> _GOAL_: Restate the whole listing exactly.

> _PROVIDED DATA_:
⟨

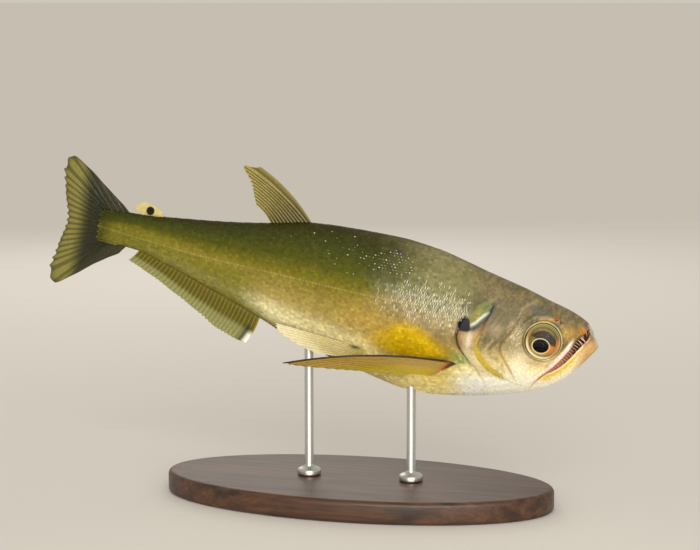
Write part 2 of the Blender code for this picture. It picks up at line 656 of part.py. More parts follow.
def build_fins(group, cutters, fish, finish):
    """The fins, each cut to the body's shape where it grows from it."""
    flat = (
        ("dorsal_fin", DORSAL_ROOT, DORSAL_TIP, DORSAL_BOW, DORSAL_MAKE),
        ("adipose_fin", ADIPOSE_ROOT, ADIPOSE_TIP, ADIPOSE_BOW, ADIPOSE_MAKE),
        ("anal_fin", ANAL_ROOT, ANAL_TIP, ANAL_BOW, ANAL_MAKE),
        ("caudal_fin", CAUDAL_ROOT, CAUDAL_TIP, CAUDAL_BOW, CAUDAL_MAKE),
    )
    fins = []
    for name, root, tip, bow, make in flat:
        lies = flat_fin(root, tip, bow)
        fins.append(fin_sheet(name, lies, *make, group, fish, split=name != "adipose_fin"))
    for hand, word in ((-1, "right"), (1, "left")):
        pectoral = paired_fin(PECTORAL_ROOT, PECTORAL_TIP, PECTORAL_BOW, hand)
        name = "pectoral_fin_" + word
        fins.append(fin_sheet(name, pectoral, *PECTORAL_MAKE, group, fish, notch=PECTORAL_NOTCH))
        pelvic = paired_fin(PELVIC_ROOT, PELVIC_TIP, PELVIC_BOW, hand)
        fins.append(fin_sheet("pelvic_fin_" + word, pelvic, *PELVIC_MAKE, group, fish, notch=PELVIC_NOTCH))
    room = body_loft("body_room", GAP, cutters, fish)
    for fin in fins:
        boolean(fin, as_cutter(copy_of(room, "fin_seat", cutters)), "DIFFERENCE")
        fin.data.materials.append(finish["fin"])
    bpy.data.objects.remove(room)


def build_stand(group, cutters, fish, trunk, finish):
    """An oval base with two steel rods, each let into a hole in the belly."""
    bpy.ops.mesh.primitive_cylinder_add(vertices=48, radius=1.0, depth=1.0)
    base = from_primitive("stand_base", group, None, shade=True)
    size = Matrix.Diagonal((BASE_LONG / 2 * MM, BASE_WIDE / 2 * MM, BASE_THICK * MM, 1))
    base.data.transform(Matrix.Translation((0, 0, BASE_THICK / 2 * MM)) @ size)
    rim = base.modifiers.new("rounded rim", "BEVEL")
    rim.width = BASE_ROUND * MM
    rim.segments = 2
    rim.limit_method = "ANGLE"
    base.data.set_sharp_from_angle(angle=math.radians(40))
    base.data.materials.append(finish["base"])
    for name, s in ROD_AT.items():
        belly = float(smooth(BELLY, s))
        x = SNOUT_X - s * math.cos(NOSE_DOWN) + belly * math.sin(NOSE_DOWN)
        z = SNOUT_Z + s * math.sin(NOSE_DOWN) + belly * math.cos(NOSE_DOWN)
        rod = turned_rod(name, x, BASE_THICK + GAP, z + ROD_DEEP, ROD_RADIUS, group)
        rod.data.materials.append(finish["steel"])
        bore = (ROD_RADIUS + GAP) * MM
        bpy.ops.mesh.primitive_cylinder_add(vertices=24, radius=bore, depth=2 * ROD_DEEP * MM)
        hole = from_primitive("rod_hole", cutters, None)
        hole.data.transform(Matrix.Translation((x * MM, 0, (z + GAP) * MM)))
        boolean(trunk, as_cutter(hole), "DIFFERENCE")


def turned_rod(name, x, low, high, radius, group):
    """A rod on a small round foot, turned from one profile."""
    profile = [
        (radius, high - 0.4), (radius, low + FOOT_HIGH + 0.8), (radius + 0.7, low + FOOT_HIGH),
        (FOOT_RADIUS - 0.5, low + FOOT_HIGH - 0.4), (FOOT_RADIUS, low + FOOT_HIGH - 1.0), (FOOT_RADIUS, low),
    ]
    profile = [(0.0, high), (radius - 0.4, high)] + profile + [(0.0, low)]
    mesh = bpy.data.meshes.new(name)
    edges = [(i, i + 1) for i in range(len(profile) - 1)]
    mesh.from_pydata([(r * MM, 0, z * MM) for r, z in profile], edges, [])
    rod = add_object(name, mesh, group)
    rod.location.x = x * MM
    spin = rod.modifiers.new("turned", "SCREW")
    spin.steps = spin.render_steps = 18
    spin.use_merge_vertices = True
    spin.merge_threshold = 1e-6
    spin.use_smooth_shade = True
    return rod


def main():
    for thing in list(bpy.data.objects):
        bpy.data.objects.remove(thing)
    group = bpy.data.collections.new("payara")
    cutters = bpy.data.collections.new("cutters")
    for each in (group, cutters):
        bpy.context.scene.collection.children.link(each)
    fish = bpy.data.objects.new("fish", None)
    group.objects.link(fish)
    fish.location = (SNOUT_X * MM, 0, SNOUT_Z * MM)
    fish.rotation_euler = (0, NOSE_DOWN, 0)
    bpy.context.view_layer.update()
    finish = {
        "back": material("olive back", (0.20, 0.17, 0.07), 0.38),
        "flank": material("golden olive flank", (0.30, 0.26, 0.11), 0.35),
        "cheek": material("silver gold gill cover", (0.50, 0.43, 0.22), 0.30),
        "jaw": material("cream lower jaw", (0.72, 0.50, 0.22), 0.40),
        "eye": material("gold and black eye", (0.10, 0.08, 0.03), 0.08),
        "fin": material("clear olive fin", (0.32, 0.30, 0.16), 0.40),
        "base": material("oiled dark walnut", (0.07, 0.045, 0.03), 0.4),
        "steel": material("brushed steel", (0.55, 0.55, 0.56), 0.32, 1.0),
    }
    whole = body_loft("body", 0.0, group, fish)
    head, lower_jaw, trunk, tail = build_body(whole, group, cutters, fish, finish)
    bpy.data.objects.remove(whole)
    build_teeth(head, lower_jaw, cutters, fish)
    build_eyes(group, fish, finish)
    build_fins(group, cutters, fish, finish)
    build_stand(group, cutters, fish, trunk, finish)
    for thing in (head, lower_jaw, trunk, tail):
        thing.data.shade_smooth()
        thing.data.set_sharp_from_angle(angle=math.radians(35))


main()
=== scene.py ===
import math

import bpy
import numpy as np
from mathutils import Matrix, Vector, noise


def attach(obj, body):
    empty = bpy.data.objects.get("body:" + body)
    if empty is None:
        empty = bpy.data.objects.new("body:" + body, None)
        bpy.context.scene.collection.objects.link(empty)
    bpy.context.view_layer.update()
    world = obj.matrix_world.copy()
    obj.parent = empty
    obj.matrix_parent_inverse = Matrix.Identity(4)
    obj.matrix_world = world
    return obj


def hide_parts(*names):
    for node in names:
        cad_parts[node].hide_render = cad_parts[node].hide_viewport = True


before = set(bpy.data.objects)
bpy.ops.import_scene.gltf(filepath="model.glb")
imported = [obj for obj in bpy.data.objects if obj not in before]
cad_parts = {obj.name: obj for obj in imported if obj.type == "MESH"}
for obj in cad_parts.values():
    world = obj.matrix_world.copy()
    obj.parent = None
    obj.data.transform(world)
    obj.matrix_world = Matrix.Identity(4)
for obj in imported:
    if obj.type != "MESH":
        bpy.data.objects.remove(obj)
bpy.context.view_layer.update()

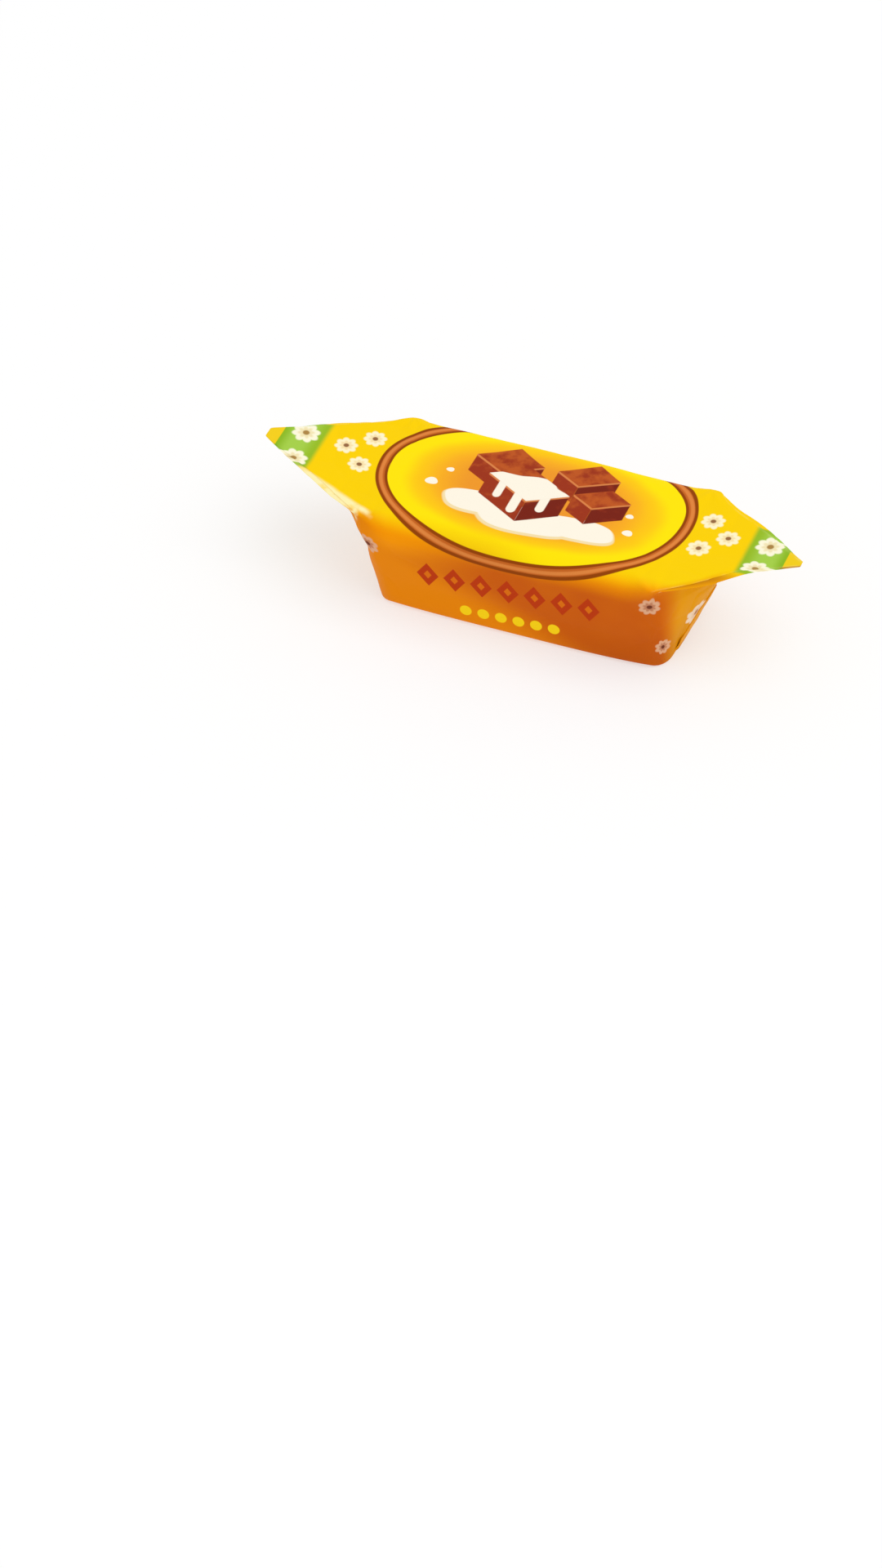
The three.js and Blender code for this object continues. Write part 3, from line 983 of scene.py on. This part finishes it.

⟩

> _ANSWER TO THIS TASK_:
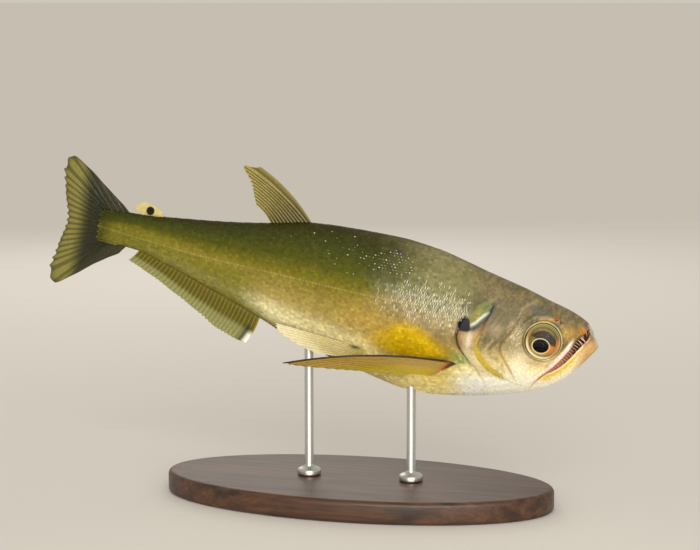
Write part 2 of the Blender code for this picture. It picks up at line 656 of part.py. More parts follow.
def build_fins(group, cutters, fish, finish):
    """The fins, each cut to the body's shape where it grows from it."""
    flat = (
        ("dorsal_fin", DORSAL_ROOT, DORSAL_TIP, DORSAL_BOW, DORSAL_MAKE),
        ("adipose_fin", ADIPOSE_ROOT, ADIPOSE_TIP, ADIPOSE_BOW, ADIPOSE_MAKE),
        ("anal_fin", ANAL_ROOT, ANAL_TIP, ANAL_BOW, ANAL_MAKE),
        ("caudal_fin", CAUDAL_ROOT, CAUDAL_TIP, CAUDAL_BOW, CAUDAL_MAKE),
    )
    fins = []
    for name, root, tip, bow, make in flat:
        lies = flat_fin(root, tip, bow)
        fins.append(fin_sheet(name, lies, *make, group, fish, split=name != "adipose_fin"))
    for hand, word in ((-1, "right"), (1, "left")):
        pectoral = paired_fin(PECTORAL_ROOT, PECTORAL_TIP, PECTORAL_BOW, hand)
        name = "pectoral_fin_" + word
        fins.append(fin_sheet(name, pectoral, *PECTORAL_MAKE, group, fish, notch=PECTORAL_NOTCH))
        pelvic = paired_fin(PELVIC_ROOT, PELVIC_TIP, PELVIC_BOW, hand)
        fins.append(fin_sheet("pelvic_fin_" + word, pelvic, *PELVIC_MAKE, group, fish, notch=PELVIC_NOTCH))
    room = body_loft("body_room", GAP, cutters, fish)
    for fin in fins:
        boolean(fin, as_cutter(copy_of(room, "fin_seat", cutters)), "DIFFERENCE")
        fin.data.materials.append(finish["fin"])
    bpy.data.objects.remove(room)


def build_stand(group, cutters, fish, trunk, finish):
    """An oval base with two steel rods, each let into a hole in the belly."""
    bpy.ops.mesh.primitive_cylinder_add(vertices=48, radius=1.0, depth=1.0)
    base = from_primitive("stand_base", group, None, shade=True)
    size = Matrix.Diagonal((BASE_LONG / 2 * MM, BASE_WIDE / 2 * MM, BASE_THICK * MM, 1))
    base.data.transform(Matrix.Translation((0, 0, BASE_THICK / 2 * MM)) @ size)
    rim = base.modifiers.new("rounded rim", "BEVEL")
    rim.width = BASE_ROUND * MM
    rim.segments = 2
    rim.limit_method = "ANGLE"
    base.data.set_sharp_from_angle(angle=math.radians(40))
    base.data.materials.append(finish["base"])
    for name, s in ROD_AT.items():
        belly = float(smooth(BELLY, s))
        x = SNOUT_X - s * math.cos(NOSE_DOWN) + belly * math.sin(NOSE_DOWN)
        z = SNOUT_Z + s * math.sin(NOSE_DOWN) + belly * math.cos(NOSE_DOWN)
        rod = turned_rod(name, x, BASE_THICK + GAP, z + ROD_DEEP, ROD_RADIUS, group)
        rod.data.materials.append(finish["steel"])
        bore = (ROD_RADIUS + GAP) * MM
        bpy.ops.mesh.primitive_cylinder_add(vertices=24, radius=bore, depth=2 * ROD_DEEP * MM)
        hole = from_primitive("rod_hole", cutters, None)
        hole.data.transform(Matrix.Translation((x * MM, 0, (z + GAP) * MM)))
        boolean(trunk, as_cutter(hole), "DIFFERENCE")


def turned_rod(name, x, low, high, radius, group):
    """A rod on a small round foot, turned from one profile."""
    profile = [
        (radius, high - 0.4), (radius, low + FOOT_HIGH + 0.8), (radius + 0.7, low + FOOT_HIGH),
        (FOOT_RADIUS - 0.5, low + FOOT_HIGH - 0.4), (FOOT_RADIUS, low + FOOT_HIGH - 1.0), (FOOT_RADIUS, low),
    ]
    profile = [(0.0, high), (radius - 0.4, high)] + profile + [(0.0, low)]
    mesh = bpy.data.meshes.new(name)
    edges = [(i, i + 1) for i in range(len(profile) - 1)]
    mesh.from_pydata([(r * MM, 0, z * MM) for r, z in profile], edges, [])
    rod = add_object(name, mesh, group)
    rod.location.x = x * MM
    spin = rod.modifiers.new("turned", "SCREW")
    spin.steps = spin.render_steps = 18
    spin.use_merge_vertices = True
    spin.merge_threshold = 1e-6
    spin.use_smooth_shade = True
    return rod


def main():
    for thing in list(bpy.data.objects):
        bpy.data.objects.remove(thing)
    group = bpy.data.collections.new("payara")
    cutters = bpy.data.collections.new("cutters")
    for each in (group, cutters):
        bpy.context.scene.collection.children.link(each)
    fish = bpy.data.objects.new("fish", None)
    group.objects.link(fish)
    fish.location = (SNOUT_X * MM, 0, SNOUT_Z * MM)
    fish.rotation_euler = (0, NOSE_DOWN, 0)
    bpy.context.view_layer.update()
    finish = {
        "back": material("olive back", (0.20, 0.17, 0.07), 0.38),
        "flank": material("golden olive flank", (0.30, 0.26, 0.11), 0.35),
        "cheek": material("silver gold gill cover", (0.50, 0.43, 0.22), 0.30),
        "jaw": material("cream lower jaw", (0.72, 0.50, 0.22), 0.40),
        "eye": material("gold and black eye", (0.10, 0.08, 0.03), 0.08),
        "fin": material("clear olive fin", (0.32, 0.30, 0.16), 0.40),
        "base": material("oiled dark walnut", (0.07, 0.045, 0.03), 0.4),
        "steel": material("brushed steel", (0.55, 0.55, 0.56), 0.32, 1.0),
    }
    whole = body_loft("body", 0.0, group, fish)
    head, lower_jaw, trunk, tail = build_body(whole, group, cutters, fish, finish)
    bpy.data.objects.remove(whole)
    build_teeth(head, lower_jaw, cutters, fish)
    build_eyes(group, fish, finish)
    build_fins(group, cutters, fish, finish)
    build_stand(group, cutters, fish, trunk, finish)
    for thing in (head, lower_jaw, trunk, tail):
        thing.data.shade_smooth()
        thing.data.set_sharp_from_angle(angle=math.radians(35))


main()
=== scene.py ===
import math

import bpy
import numpy as np
from mathutils import Matrix, Vector, noise


def attach(obj, body):
    empty = bpy.data.objects.get("body:" + body)
    if empty is None:
        empty = bpy.data.objects.new("body:" + body, None)
        bpy.context.scene.collection.objects.link(empty)
    bpy.context.view_layer.update()
    world = obj.matrix_world.copy()
    obj.parent = empty
    obj.matrix_parent_inverse = Matrix.Identity(4)
    obj.matrix_world = world
    return obj


def hide_parts(*names):
    for node in names:
        cad_parts[node].hide_render = cad_parts[node].hide_viewport = True


before = set(bpy.data.objects)
bpy.ops.import_scene.gltf(filepath="model.glb")
imported = [obj for obj in bpy.data.objects if obj not in before]
cad_parts = {obj.name: obj for obj in imported if obj.type == "MESH"}
for obj in cad_parts.values():
    world = obj.matrix_world.copy()
    obj.parent = None
    obj.data.transform(world)
    obj.matrix_world = Matrix.Identity(4)
for obj in imported:
    if obj.type != "MESH":
        bpy.data.objects.remove(obj)
bpy.context.view_layer.update()

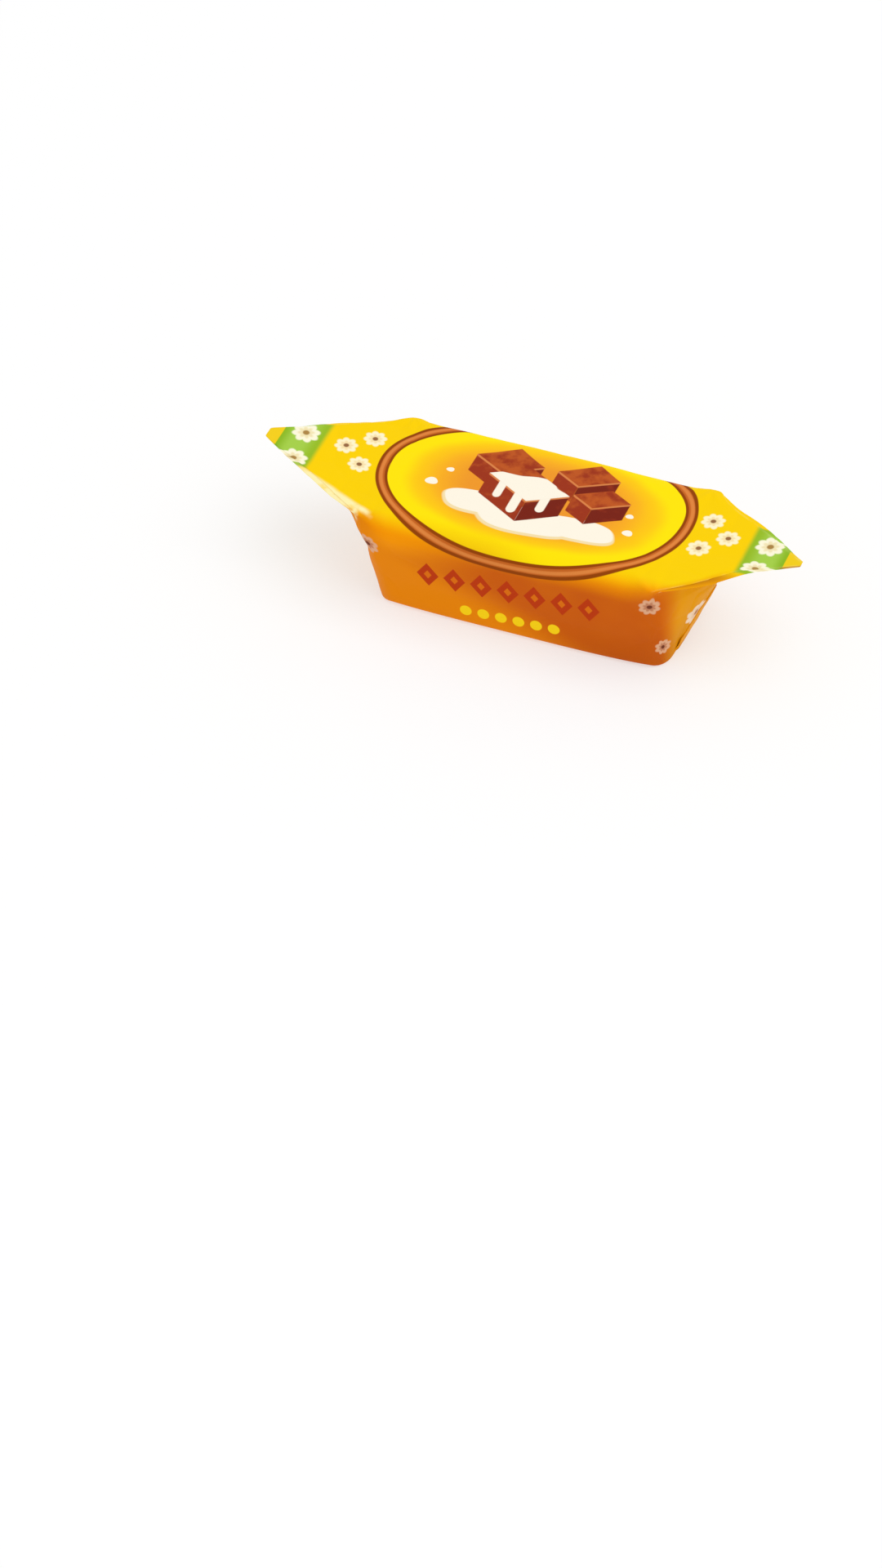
The three.js and Blender code for this object continues. Write part 3, from line 983 of scene.py on. This part finishes it.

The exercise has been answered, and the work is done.